Read MAF Files
read_maf¶
Short description¶
Reads a MAF file and returns a PyMutation object with automatic caching and performance optimizations.
Signature¶
def read_maf(path: str | Path,
assembly: str,
cache_dir: Optional[str | Path] = None,
consolidate_variants: bool = True
) -> PyMutation:
Parameters¶
Parameter | Type | Required | Description |
---|---|---|---|
path |
str \| Path |
Yes | Path to the MAF file (.maf or .maf.gz). |
assembly |
str |
Yes | Version of the genome assembly. Must be either "37" or "38". |
cache_dir |
str \| Path |
No | Directory for caching processed files. If None, uses a .pymut_cache directory next to the input file. |
consolidate_variants |
bool |
No | If True (default), consolidates identical variants that appear in multiple samples into a single row. If False, maintains the original behavior where each MAF row becomes a separate DataFrame row. |
Return value¶
Returns a PyMutation
object containing the mutations read from the MAF file, converted to wide-format.

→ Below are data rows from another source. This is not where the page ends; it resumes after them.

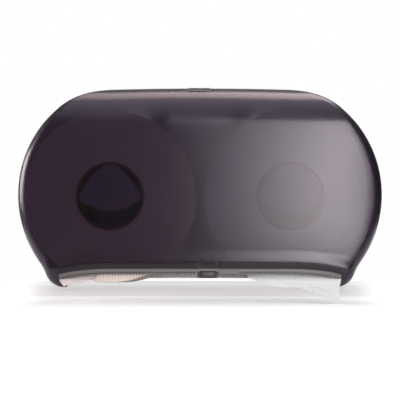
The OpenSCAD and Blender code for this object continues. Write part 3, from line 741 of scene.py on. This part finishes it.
class DISPENSER_OT_rolls(bpy.types.Operator):
    """Winds the two rolls: soft-edged rings of tissue with fine ridges on their sides, on card cores"""

    bl_idname = "dispenser.rolls"
    bl_label = "Rolls"

    def execute(self, context):
        s = context.scene.paper
        card = finish(spiral_wound_card, s.card)
        chance = np.random.default_rng(s.seed)
        for side, name, tint in ((-1, "left", s.warm), (1, "right", s.white)):
            radii = np.linspace(CORE_OUT + 0.6, ROLL_R - SOFT, 150)
            uneven = np.convolve(chance.normal(0, 1, 156), np.ones(7) / 2.65, "valid") * s.loose / MM
            profile = [(CORE_OUT, ROLL_Y0 - 0.6), (CORE_OUT, ROLL_Y1 + 0.6)]
            profile += [(r, ROLL_Y1 + 0.3 + max(-0.3, u)) for r, u in zip(radii, uneven)]
            profile += [(ROLL_R - SOFT * (1 - math.sin(a)), ROLL_Y1 + SOFT * (1 - math.cos(a)))
                        for a in np.linspace(0.3, math.pi / 2, 6)]
            profile += [(ROLL_R - SOFT * (1 - math.cos(a)), ROLL_Y0 - SOFT * (1 - math.sin(a)))
                        for a in np.linspace(0, math.pi / 2 - 0.3, 6)]
            profile += [(r, ROLL_Y0 - 0.2) for r in np.linspace(111, 46, 5)]
            tissue = finish(wound_tissue, tint, name=name + "_wound_tissue")
            roll = revolve(name + "_roll_paper", profile, (side * HUB_X, ROLL_Z), tissue, 50)
            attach(roll, name + "_roll")
            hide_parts(name + "_paper")
            core = [(CORE_IN, ROLL_Y0 - 0.4), (CORE_IN, ROLL_Y1 + 0.4), (CORE_IN + 0.4, ROLL_Y1),
                    (CORE_OUT - 0.4, ROLL_Y1), (CORE_OUT, ROLL_Y1 + 0.4), (CORE_OUT, ROLL_Y0 - 0.4),
                    (CORE_OUT - 0.4, ROLL_Y0), (CORE_IN + 0.4, ROLL_Y0)]
            tube = revolve(name + "_roll_core", core, (side * HUB_X, ROLL_Z), card, 40)
            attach(tube, name + "_roll")
            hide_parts(name + "_core")
        return {"FINISHED"}


# ---------- paper tails ----------

# the sheets start behind the lip, and come forward below the bars to hang in front of them
TAIL_TOP, TAIL_Y, BELLY = -97.0, -122.6, 8.6
# (x, z) of the torn edges and of the fold line, in millimetres
LEFT_EDGE = [(-180.9, -110.5), (-178.2, -117.6), (-176.5, -119.4), (-171, -116.6), (-169.4, -121), (-168, -124.6),
             (-166.2, -120), (-164.4, -115.4), (-153, -114.8), (-143, -112.8), (-135, -108.4)]
RIGHT_EDGE = [(62, -107), (65, -109.5), (84.6, -117), (101, -119.8), (113, -120.9), (125, -120.9), (134, -123),
              (142, -125.9), (157.7, -133.2), (169.4, -138), (180.9, -138.9)]
CREASE = [(147, -120.6), (159, -124.6), (172, -130.2)]


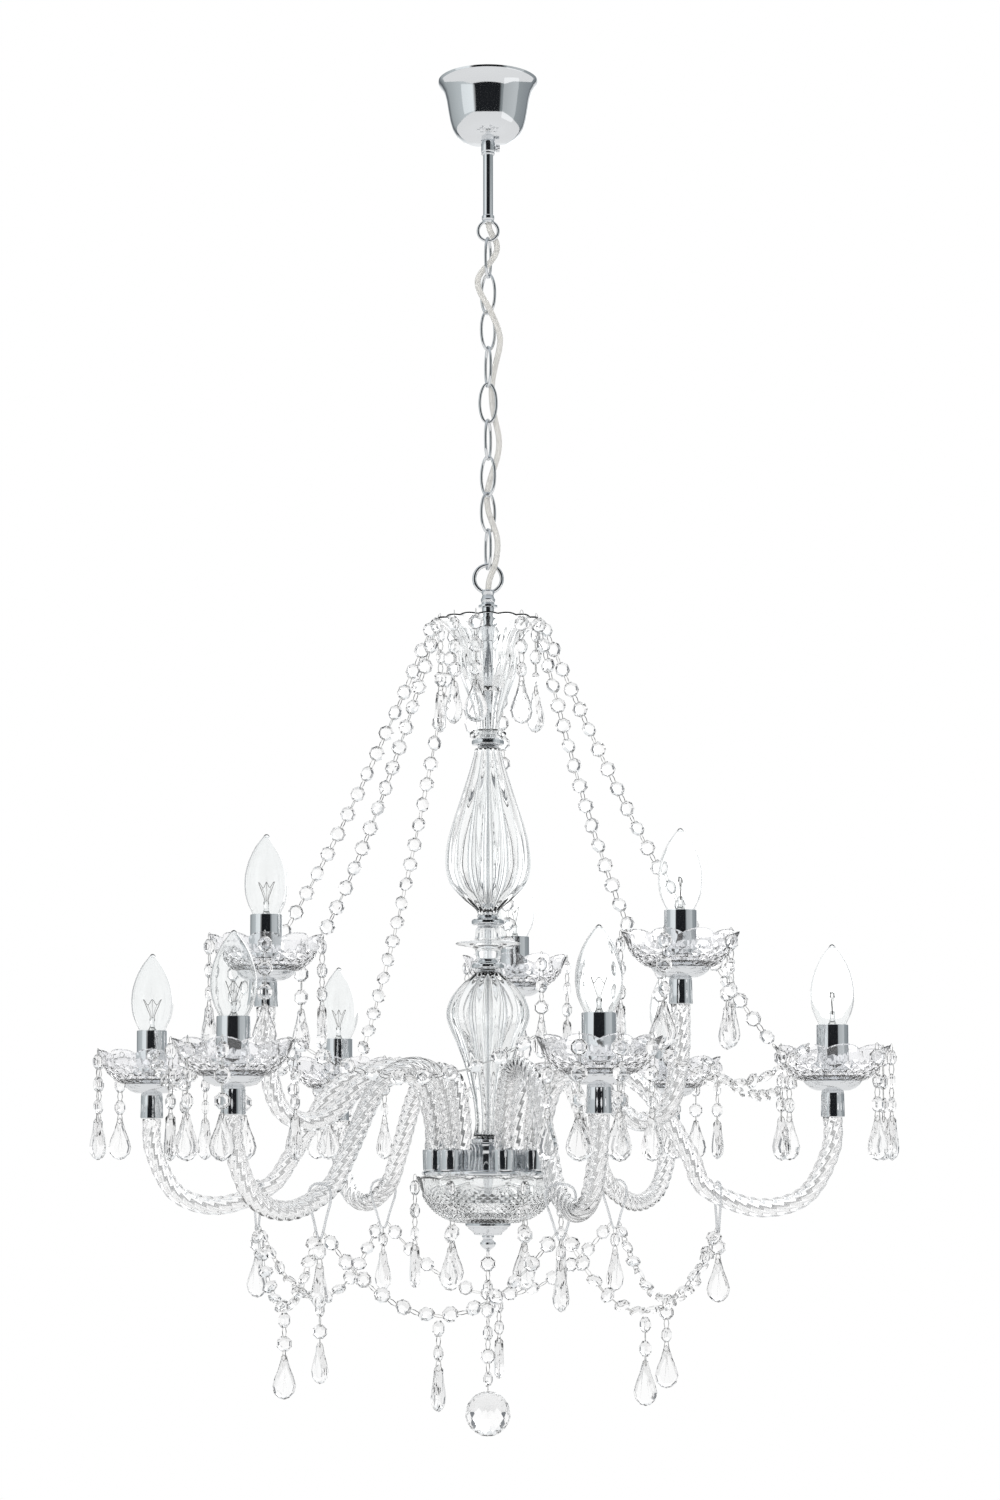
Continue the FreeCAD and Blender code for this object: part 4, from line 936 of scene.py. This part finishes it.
rib_ring = []
for k in range(ARM_RIBS * RIB_POINTS):
    angle = math.tau * k / (ARM_RIBS * RIB_POINTS)
    reach = ARM_RADIUS * (1 - RIB_DEPTH * valley(angle, ARM_RIBS))
    rib_ring.append((reach * math.cos(angle), reach * math.sin(angle)))
print("arm section:", len(rib_ring), "points")

# %% Arms
HUB_CUP_HEIGHT = 17
CUP_CIRCLE = 45
LONG_ARMS = 6


def evenly(points, step):
    """Points a step apart along a smooth line."""
    line = eased(points, 12)
    found = [line[0]]
    left = step
    for a, b in zip(line, line[1:]):
        gap = (b - a).length
        while gap >= left:
            a = a + (b - a) * (left / gap)
            found.append(a)
            gap = (b - a).length
            left = step
        left -= gap
    if (line[-1] - found[-1]).length > 0.3 * step:
        found.append(line[-1])
    return found


def arm_profile(number, reach, end):
    """An arm's curve as (radius, height): up from its hub cup, over and out, and up to its light."""
    c, s = CUP_CIRCLE, level("arm_cups") + HUB_CUP_HEIGHT
    if number <= LONG_ARMS:
        profile = [(c, s), (c + 1, s + 24), (c + 13, s + 56), (c + 41, s + 66), (c + 70, s + 59)]
        profile += [(c + 91, s + 42), (c + 120, s - 4), (reach - 102, s - 30), (reach - 60, s - 46)]
        profile += [(reach - 22, s - 36), (reach - 2, s - 1)]
    else:
        profile = [(c, s), (c + 1, s + 24), (c + 10, s + 52), (c + 36, s + 66), (c + 62, s + 55)]
        profile += [(c + 82, s + 34), (reach - 38, s + 22), (reach - 12, s + 33), (reach - 1, s + 72)]
    return profile + [(reach, end)]


leads = []
for number, reach, azimuth, end in stacks:
    node = f"lower_arm_{number}" if number <= LONG_ARMS else f"upper_arm_{number - LONG_ARMS}"
    path = evenly([around(r, azimuth, h) for r, h in arm_profile(number, reach, end)], STATION)
    side = around(1, azimuth + 90, 0)
    tube = sweep(path, rib_ring, twist=math.tau * STATION / TURN_LENGTH, side=side)
    bore = sweep(path[1:-1:2], round_ring(ARM_BORE, 14), side=side)
    bmesh.ops.reverse_faces(bore, faces=bore.faces)
    arm = joined([tube, bore])
    make("twisted_" + node, arm, twisted_glass, "chandelier", node, 80)
    leads.append(sweep(path[2:-2:3], round_ring(LEAD_RADIUS, 8), side=side))
make("arm_leads", joined(leads), white_lead, "chandelier", (), 60)

# %% [markdown]
# ## Arm cups, pans and sleeves
# A chrome cup takes each end of an arm, a shallow pan carries the glass dish, and a plain bright
# tube stands in it like a candle. All nine are alike, so each is turned once and stamped nine
# times. Small rolled edges matter here: a bare sharp tube end would show as a hard cut line.

# %% Shapes of a light
low_cup_line = [(0, 0), (8.6, 0), (8.9, 0.4), (9.0, 1.2), (9.5, 15.6), (9.4, 16.6), (9.0, HUB_CUP_HEIGHT)]
low_cup_line += [(7.6, HUB_CUP_HEIGHT), (7.4, 15.5), (0, 15.5)]
high_cup_line = [(0, 1.5), (7.4, 1.5), (7.6, 0), (9.0, 0), (9.4, 0.4), (9.5, 1.4), (9.1, 18.4)]
high_cup_line += [(8.8, 20.2), (8.2, ARM_CUP_HEIGHT), (0, ARM_CUP_HEIGHT)]
pan_line = [(0, 0), (12.6, 0), (13.8, 0.2), (18, 2.0), (21.6, 4.9), (22.8, 6.8), (23.0, 7.3), (22.6, 7.5)]
pan_line += [(22.1, 7.2), (20.8, 5.6), (17.4, 3.1), (13.4, PAN_THICKNESS), (0, PAN_THICKNESS)]
sleeve_line = [(11.9, 0), (12.8, 0), (12.8, 50.4), (12.6, 50.9), (12.3, 51), (11.9, 50.7)]
holder_line = [(0, 4), (7.2, 4), (7.2, 30), (7.0, 47.5), (7.6, 48.6), (8.4, HOLDER_HEIGHT)]
holder_line += [(10.4, HOLDER_HEIGHT), (11, 48.4), (11, 45), (10.2, 44), (10.2, 0), (0, 0)]
low_cup = as_mesh(turn(low_cup_line, 32), "cup_low")
high_cup = as_mesh(turn(high_cup_line, 32), "cup_high")
pan = as_mesh(turn(pan_line, 48), "pan")
sleeve = as_mesh(turn(sleeve_line, 40, closed=True), "sleeve")
holder = as_mesh(turn(holder_line, 32), "holder")
print("one light:", sum(len(m.polygons) for m in (low_cup, high_cup, pan, sleeve, holder)), "faces")

# %% Nine lights
HUB_THICKNESS = 4
cups, pans, sleeves, holders = bmesh.new(), bmesh.new(), bmesh.new(), bmesh.new()
for number, reach, azimuth, end in stacks:
    hub_top = level("hub") + HUB_THICKNESS
    stamp(cups, low_cup, Matrix.Translation(around(CUP_CIRCLE, azimuth, hub_top)))
    stamp(cups, high_cup, Matrix.Translation(around(reach, azimuth, end)))
    stamp(pans, pan, Matrix.Translation(around(reach, azimuth, end + ARM_CUP_HEIGHT)))
    stamp(sleeves, sleeve, Matrix.Translation(around(reach, azimuth, end + SLEEVE_FOOT)))
    stamp(holders, holder, Matrix.Translation(around(reach, azimuth, end + SLEEVE_FOOT)))
make("turned_arm_cups", cups, chrome, "chandelier", "arm_cups", 30)
make("drip_pans", pans, chrome, "chandelier", "pans", 30)
make("candle_sleeves", sleeves, chrome, "chandelier", "sleeves", 30)
make("moulded_holders", holders, ivory_plastic, "chandelier", "lampholders", 30)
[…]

Includes metadata with information about the source file, comments, and configuration.
Exceptions¶
FileNotFoundError
: if the specified MAF file path does not exist.ValueError
: if the MAF file is missing required columns or has an invalid format, or if the assembly parameter is not "37" or "38".ImportError
: if the 'pyarrow' library cannot be imported and the 'c' engine alternative also fails.Exception
: for any other errors encountered while reading or processing the file.